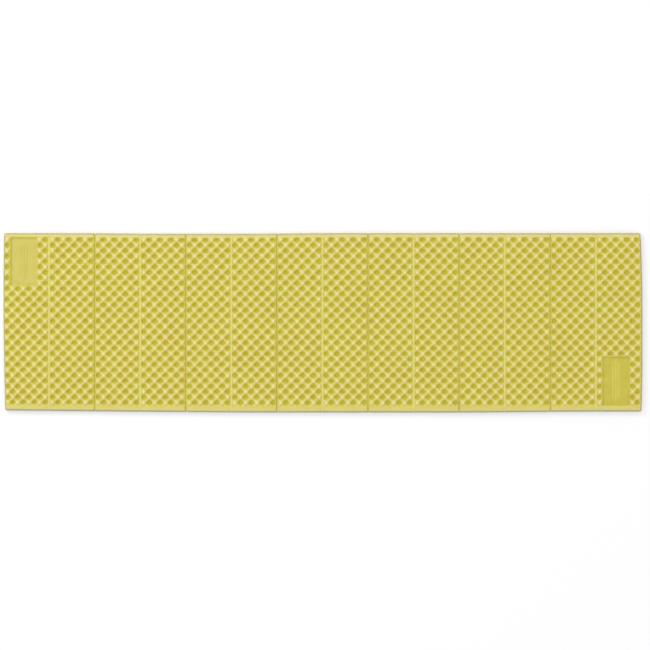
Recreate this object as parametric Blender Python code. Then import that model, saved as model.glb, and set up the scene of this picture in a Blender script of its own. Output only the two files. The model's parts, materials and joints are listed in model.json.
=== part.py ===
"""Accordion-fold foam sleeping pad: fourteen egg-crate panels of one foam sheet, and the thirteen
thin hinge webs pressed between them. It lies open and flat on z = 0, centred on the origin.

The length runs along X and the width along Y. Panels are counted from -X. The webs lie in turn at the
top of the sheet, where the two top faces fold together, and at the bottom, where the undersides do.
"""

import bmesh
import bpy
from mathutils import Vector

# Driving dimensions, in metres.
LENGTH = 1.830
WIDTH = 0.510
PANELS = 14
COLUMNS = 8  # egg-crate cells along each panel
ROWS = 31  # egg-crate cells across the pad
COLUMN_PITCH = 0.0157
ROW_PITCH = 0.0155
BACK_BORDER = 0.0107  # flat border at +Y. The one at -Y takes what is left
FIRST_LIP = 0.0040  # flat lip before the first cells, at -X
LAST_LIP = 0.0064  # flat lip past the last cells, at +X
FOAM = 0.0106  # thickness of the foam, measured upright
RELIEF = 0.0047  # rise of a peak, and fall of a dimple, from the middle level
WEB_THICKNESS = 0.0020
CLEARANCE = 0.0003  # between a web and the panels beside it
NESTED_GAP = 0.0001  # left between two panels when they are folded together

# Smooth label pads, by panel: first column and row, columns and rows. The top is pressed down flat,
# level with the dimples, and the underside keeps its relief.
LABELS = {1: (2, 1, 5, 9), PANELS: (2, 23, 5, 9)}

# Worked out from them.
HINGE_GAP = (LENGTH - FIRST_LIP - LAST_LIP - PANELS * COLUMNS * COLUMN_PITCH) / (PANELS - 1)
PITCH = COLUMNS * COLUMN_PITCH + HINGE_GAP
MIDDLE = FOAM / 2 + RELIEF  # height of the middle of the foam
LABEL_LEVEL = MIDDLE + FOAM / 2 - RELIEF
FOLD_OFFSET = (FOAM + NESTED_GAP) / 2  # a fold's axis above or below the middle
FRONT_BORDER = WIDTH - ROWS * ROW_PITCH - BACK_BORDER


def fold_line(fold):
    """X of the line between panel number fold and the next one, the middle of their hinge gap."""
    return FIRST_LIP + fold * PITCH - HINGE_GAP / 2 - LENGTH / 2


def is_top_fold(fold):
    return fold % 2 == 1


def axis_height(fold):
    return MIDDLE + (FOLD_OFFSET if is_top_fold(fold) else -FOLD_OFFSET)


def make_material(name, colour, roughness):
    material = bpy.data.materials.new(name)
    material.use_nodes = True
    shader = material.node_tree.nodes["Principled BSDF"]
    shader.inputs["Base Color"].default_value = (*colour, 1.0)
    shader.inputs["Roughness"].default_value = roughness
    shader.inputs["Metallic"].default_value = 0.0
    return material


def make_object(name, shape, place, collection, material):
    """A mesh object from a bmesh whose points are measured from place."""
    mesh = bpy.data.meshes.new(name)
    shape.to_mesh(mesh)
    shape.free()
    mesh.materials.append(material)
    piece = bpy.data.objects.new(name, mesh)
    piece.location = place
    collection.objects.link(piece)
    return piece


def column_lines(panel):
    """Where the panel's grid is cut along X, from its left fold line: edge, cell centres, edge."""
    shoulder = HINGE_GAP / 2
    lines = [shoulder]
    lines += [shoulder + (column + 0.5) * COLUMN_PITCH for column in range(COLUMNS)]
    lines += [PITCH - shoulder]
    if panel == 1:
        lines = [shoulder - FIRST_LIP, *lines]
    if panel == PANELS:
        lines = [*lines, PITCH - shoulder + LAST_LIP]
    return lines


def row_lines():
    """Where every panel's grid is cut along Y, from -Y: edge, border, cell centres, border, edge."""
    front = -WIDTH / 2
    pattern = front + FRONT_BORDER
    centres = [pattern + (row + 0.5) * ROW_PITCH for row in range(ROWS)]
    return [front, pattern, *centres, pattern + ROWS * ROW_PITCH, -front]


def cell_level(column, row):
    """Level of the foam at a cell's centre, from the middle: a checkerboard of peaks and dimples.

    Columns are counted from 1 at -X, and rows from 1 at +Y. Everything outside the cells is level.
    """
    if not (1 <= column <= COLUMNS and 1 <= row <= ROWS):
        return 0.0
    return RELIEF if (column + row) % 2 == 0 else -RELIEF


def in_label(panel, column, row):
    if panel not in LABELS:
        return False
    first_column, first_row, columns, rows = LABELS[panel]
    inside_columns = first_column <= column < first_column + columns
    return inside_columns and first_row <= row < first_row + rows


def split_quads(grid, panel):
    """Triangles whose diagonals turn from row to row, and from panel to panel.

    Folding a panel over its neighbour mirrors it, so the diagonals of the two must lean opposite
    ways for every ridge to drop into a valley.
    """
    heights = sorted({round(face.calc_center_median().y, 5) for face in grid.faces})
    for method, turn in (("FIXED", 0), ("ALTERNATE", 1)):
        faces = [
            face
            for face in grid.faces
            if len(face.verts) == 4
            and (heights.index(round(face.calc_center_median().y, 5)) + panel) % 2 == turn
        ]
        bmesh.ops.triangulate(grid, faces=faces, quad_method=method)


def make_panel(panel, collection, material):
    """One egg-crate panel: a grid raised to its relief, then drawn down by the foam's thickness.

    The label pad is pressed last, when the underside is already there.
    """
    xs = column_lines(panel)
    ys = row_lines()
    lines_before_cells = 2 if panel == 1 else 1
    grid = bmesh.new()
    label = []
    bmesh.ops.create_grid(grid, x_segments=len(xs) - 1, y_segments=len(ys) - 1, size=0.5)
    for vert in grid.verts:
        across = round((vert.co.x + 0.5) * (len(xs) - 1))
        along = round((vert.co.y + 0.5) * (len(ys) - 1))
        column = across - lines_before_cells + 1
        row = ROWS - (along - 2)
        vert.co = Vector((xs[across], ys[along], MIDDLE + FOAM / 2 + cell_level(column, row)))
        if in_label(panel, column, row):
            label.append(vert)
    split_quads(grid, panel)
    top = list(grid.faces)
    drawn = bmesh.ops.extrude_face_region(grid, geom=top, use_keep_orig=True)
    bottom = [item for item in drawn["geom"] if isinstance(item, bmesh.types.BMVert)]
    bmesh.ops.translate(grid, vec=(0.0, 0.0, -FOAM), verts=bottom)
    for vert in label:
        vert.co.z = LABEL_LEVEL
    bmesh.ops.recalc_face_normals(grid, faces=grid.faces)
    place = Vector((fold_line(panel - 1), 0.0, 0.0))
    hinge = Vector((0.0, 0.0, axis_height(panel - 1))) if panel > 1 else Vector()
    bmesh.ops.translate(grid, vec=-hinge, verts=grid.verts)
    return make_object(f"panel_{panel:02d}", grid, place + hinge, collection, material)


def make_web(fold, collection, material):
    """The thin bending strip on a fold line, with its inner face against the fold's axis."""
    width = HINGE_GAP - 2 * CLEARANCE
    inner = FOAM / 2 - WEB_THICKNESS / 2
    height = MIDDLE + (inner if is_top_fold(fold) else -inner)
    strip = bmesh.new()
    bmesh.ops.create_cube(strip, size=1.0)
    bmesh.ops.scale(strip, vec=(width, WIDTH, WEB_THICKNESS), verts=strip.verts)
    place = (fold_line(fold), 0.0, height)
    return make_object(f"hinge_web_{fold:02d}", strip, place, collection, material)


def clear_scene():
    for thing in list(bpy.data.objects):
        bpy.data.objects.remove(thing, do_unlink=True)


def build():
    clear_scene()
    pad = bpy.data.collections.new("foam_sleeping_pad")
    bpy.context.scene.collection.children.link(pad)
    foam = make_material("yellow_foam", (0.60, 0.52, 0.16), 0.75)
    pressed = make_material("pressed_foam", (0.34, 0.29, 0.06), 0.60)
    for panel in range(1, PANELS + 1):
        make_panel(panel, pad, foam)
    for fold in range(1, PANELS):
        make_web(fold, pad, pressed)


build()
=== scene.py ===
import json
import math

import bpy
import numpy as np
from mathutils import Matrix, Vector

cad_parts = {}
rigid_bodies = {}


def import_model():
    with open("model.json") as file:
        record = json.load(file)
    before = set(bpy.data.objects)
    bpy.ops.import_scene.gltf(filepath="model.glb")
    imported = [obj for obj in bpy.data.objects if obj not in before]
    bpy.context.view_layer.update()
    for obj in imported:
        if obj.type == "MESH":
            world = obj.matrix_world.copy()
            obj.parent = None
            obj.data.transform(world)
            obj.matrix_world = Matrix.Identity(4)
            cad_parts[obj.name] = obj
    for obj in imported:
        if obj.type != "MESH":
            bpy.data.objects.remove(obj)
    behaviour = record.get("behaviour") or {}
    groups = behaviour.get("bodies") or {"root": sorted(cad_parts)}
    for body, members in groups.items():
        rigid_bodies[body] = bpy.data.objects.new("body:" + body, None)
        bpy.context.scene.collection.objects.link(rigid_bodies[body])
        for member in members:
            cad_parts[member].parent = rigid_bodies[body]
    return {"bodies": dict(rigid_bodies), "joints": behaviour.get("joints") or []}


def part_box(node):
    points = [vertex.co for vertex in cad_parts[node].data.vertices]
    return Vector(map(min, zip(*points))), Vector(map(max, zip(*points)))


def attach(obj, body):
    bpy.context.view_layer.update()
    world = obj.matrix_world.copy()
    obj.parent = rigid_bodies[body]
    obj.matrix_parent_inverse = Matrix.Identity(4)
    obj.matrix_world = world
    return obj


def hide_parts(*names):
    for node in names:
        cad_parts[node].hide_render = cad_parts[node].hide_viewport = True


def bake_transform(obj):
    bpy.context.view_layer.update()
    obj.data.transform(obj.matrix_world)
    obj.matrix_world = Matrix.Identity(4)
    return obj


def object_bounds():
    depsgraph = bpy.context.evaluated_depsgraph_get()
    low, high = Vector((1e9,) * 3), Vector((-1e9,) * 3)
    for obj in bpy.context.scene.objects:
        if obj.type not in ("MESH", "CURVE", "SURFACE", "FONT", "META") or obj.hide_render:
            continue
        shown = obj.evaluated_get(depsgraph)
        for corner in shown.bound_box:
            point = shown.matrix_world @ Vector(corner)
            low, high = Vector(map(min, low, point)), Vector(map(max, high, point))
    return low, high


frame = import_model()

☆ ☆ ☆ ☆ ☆

_Task description:_
Check each line above for the string "corner" and report how many lines have it, giving only the number.

_Final result:_
2